ORA-31011: XML parsing failed
ORA-19213: error occurred in XML processing at lines 4
LPX-00242: invalid use of ampersand ('&') character (use &amp;)
ORA-06512: at "SYS.XMLTYPE", line 272
ORA-06512: at line 1


and Chris said...

There's a couple of options.

You can convert ampersands, less than and greater than to &amp; &lt; and &gt; respectively.

Or you can wrap text that may contain escape characters in <![CDATA[ ]]> tags.

It's easiest to change this in the source data if you're able to.
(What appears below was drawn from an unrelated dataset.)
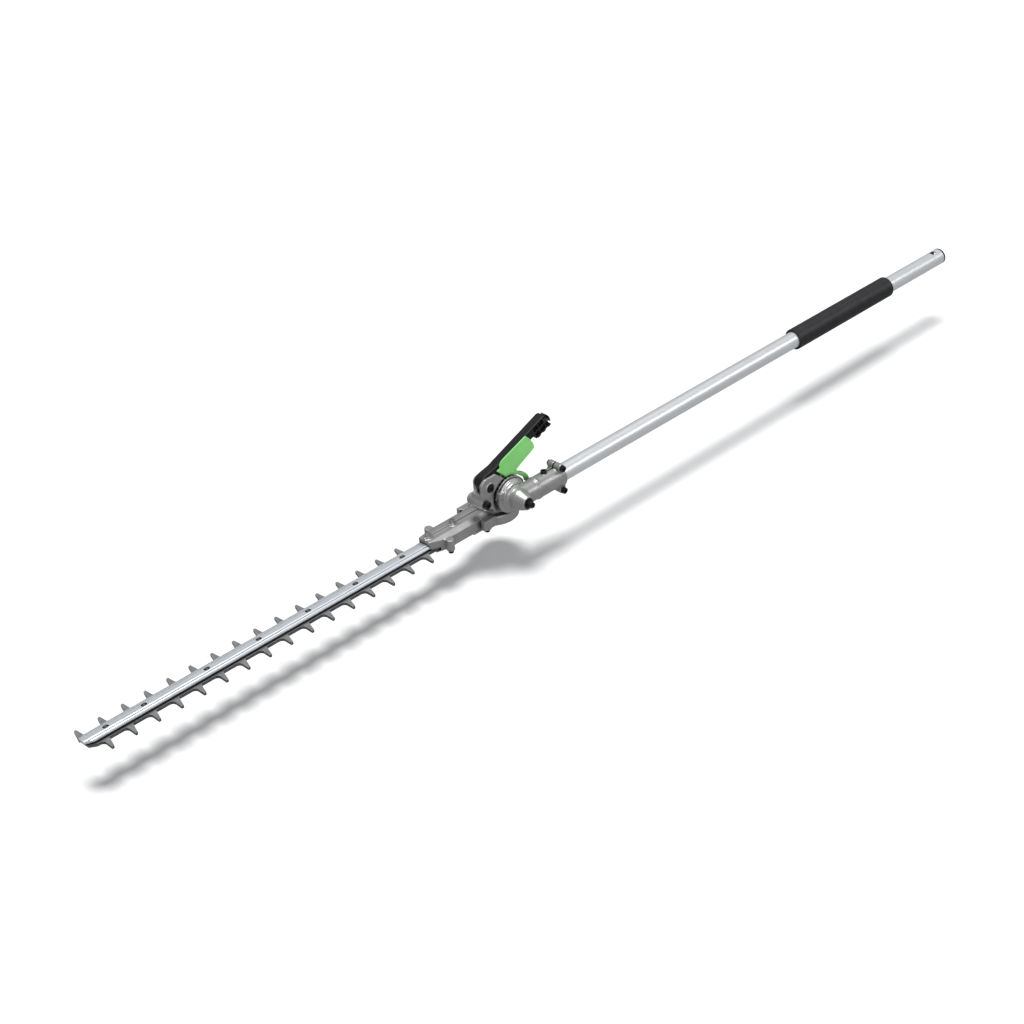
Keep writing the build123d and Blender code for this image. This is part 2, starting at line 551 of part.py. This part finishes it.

But if you're not it's still possible on the way out.

With ampersands you could do a straight replace - provided you know it isn't used to escape characters!

set define off
create table test_xml (trd_pyload clob );

insert into test_xml values ('<ROWSET>
 <ROW>
  <SHD_ID>1</SHD_ID>
  <AMP_TEXT>XYZABC & ASSOC</AMP_TEXT>
 </ROW>
</ROWSET>');

SELECT amp_text
  FROM test_xml,
       XMLTABLE (
          '/ROWSET/ROW'
          PASSING XMLTYPE (replace(TRD_PYLOAD, '&', '&amp;'))
          COLUMNS SHD_ID NUMBER PATH 'SHD_ID',
                  AMP_TEXT VARCHAR2 (250) PATH 'AMP_TEXT');

AMP_TEXT        
XYZABC & ASSOC 


Greater than and less than are trickier. You'd need to figure out which are genuine tag markers and which aren't. It's easier to wrap the offending tag contents in CDATA tags.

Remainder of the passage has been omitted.